Step 3: Bind your new policy at least 7 days before your current policy ends or your license reinstates, whichever comes first. If your current carrier is non-renewing you effective March 31, bind your new policy with a March 31 effective date no later than March 24. If your license reinstates April 15, bind your policy with an April 15 effective date no later than April 8. Your new carrier will file the FR-44 certificate with the state electronically, typically within 24 to 48 hours of binding, but processing delays happen. A gap of even one day between your old policy ending and your new policy starting creates a lapse that increases your rate and may delay your license reinstatement.
Step 4: Confirm FR-44 filing with the Florida DHSMV within 5 days of binding your policy. Call the DHSMV at (850) 617-2000 or check your online driver record to verify that your FR-44 certificate appears on file. If it doesn't, contact your insurance carrier immediately — filing errors do occur, and you are responsible for ensuring compliance even if the error was the carrier's. Do not assume the filing is complete until you see it reflected in the state system.
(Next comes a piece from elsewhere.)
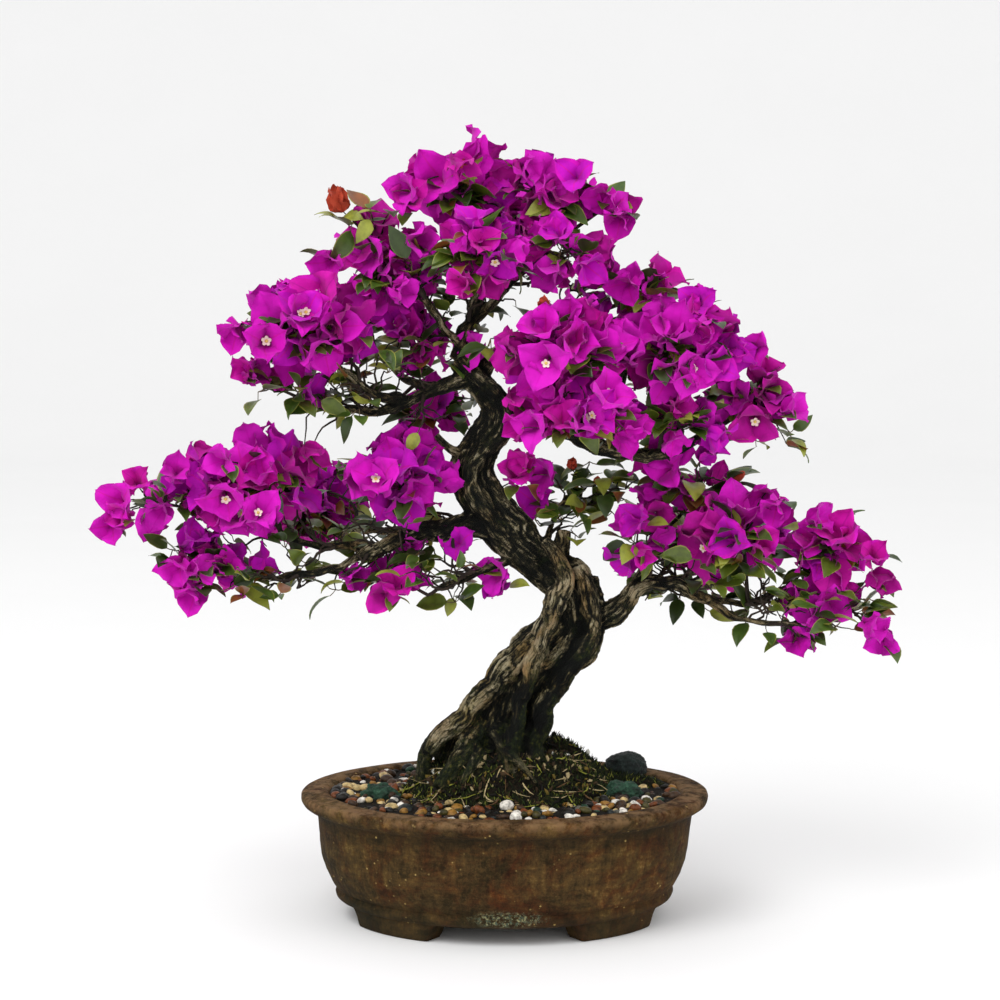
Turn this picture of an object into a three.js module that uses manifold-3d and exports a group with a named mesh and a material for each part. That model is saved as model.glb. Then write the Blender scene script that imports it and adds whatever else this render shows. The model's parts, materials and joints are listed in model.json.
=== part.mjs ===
// A flowering bougainvillea bonsai in an oval unglazed pot.
// The pot, its filling and the trunk stand in the middle; boughs leave the trunk to three tiers,
// and each bough ends in masses of twigs, leaves and papery bracts.

import * as THREE from "three";
import { mergeVertices } from "three/addons/utils/BufferGeometryUtils.js";
import Module from "manifold-3d";

const wasm = await Module();
wasm.setup();

// Driving dimensions in millimetres: x to the right, y to the back, z up from the pot's feet.
const GAP = 0.3;
const BLOCK = 400;
const OVERCUT = 5;
const WELD = 1e-4;
const POT = {
  halfLength: 162.8,
  depthShare: 0.78,
  rimTop: 101.5,
  rimInner: 141,
  bodyFoot: 129.5,
  bodyBottom: 14.5,
  underside: 2,
  footInner: 104,
  footSlope: 3,
  floor: 25,
  segments: 28,
};
const ARCH = {
  below: 1,
  frontTop: 54,
  sideTop: 35,
  flare: 7,
  height: 13.9,
  shoulder: 0.7,
  corner: 5,
};
const FILL = { soilTop: 92, gravelTop: 99, side: 0.5 };
const MOUND = {
  centre: [10, 2],
  radii: [94, 64],
  collar: 0.5,
  brow: 113,
  browShare: 0.55,
  top: 123,
  topCentre: [-12, 0],
  topRadii: [66, 48],
  sides: 24,
};
const LUMP = { centre: [54, 30], radii: [38, 28, 37], seat: 97 };
const BOULDER = { centre: [104, 50], radii: [17, 13, 14], flat: -0.45, bulge: 0.08, waves: [3, 2, 2] };

// Outer profile of the pot from its foot to its rim: half length, height.
const POT_OUTSIDE = [
  [126, 0],
  [POT.bodyFoot, POT.bodyBottom],
  [134, 17],
  [135.5, 21],
  [134, 24.5],
  [136.5, 27],
  [141.6, 36.5],
  [146.4, 51],
  [149, 72],
  [151, 86],
  [157.5, 89.5],
  [161.8, 93],
  [POT.halfLength, 97.5],
  [161.3, 100.5],
  [156, POT.rimTop],
];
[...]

Step 5: Maintain continuous coverage without a single lapse for the full three-year FR-44 period. Set up automatic payments if your carrier offers them, and add a calendar reminder 15 days before each renewal date to confirm your policy is renewing. If you switch carriers during the three-year period, make sure your new carrier offers FR-44 filing and that the new policy starts the same day your old policy ends. A single missed payment that triggers a cancellation will suspend your license again and reset your three-year clock from the new reinstatement date.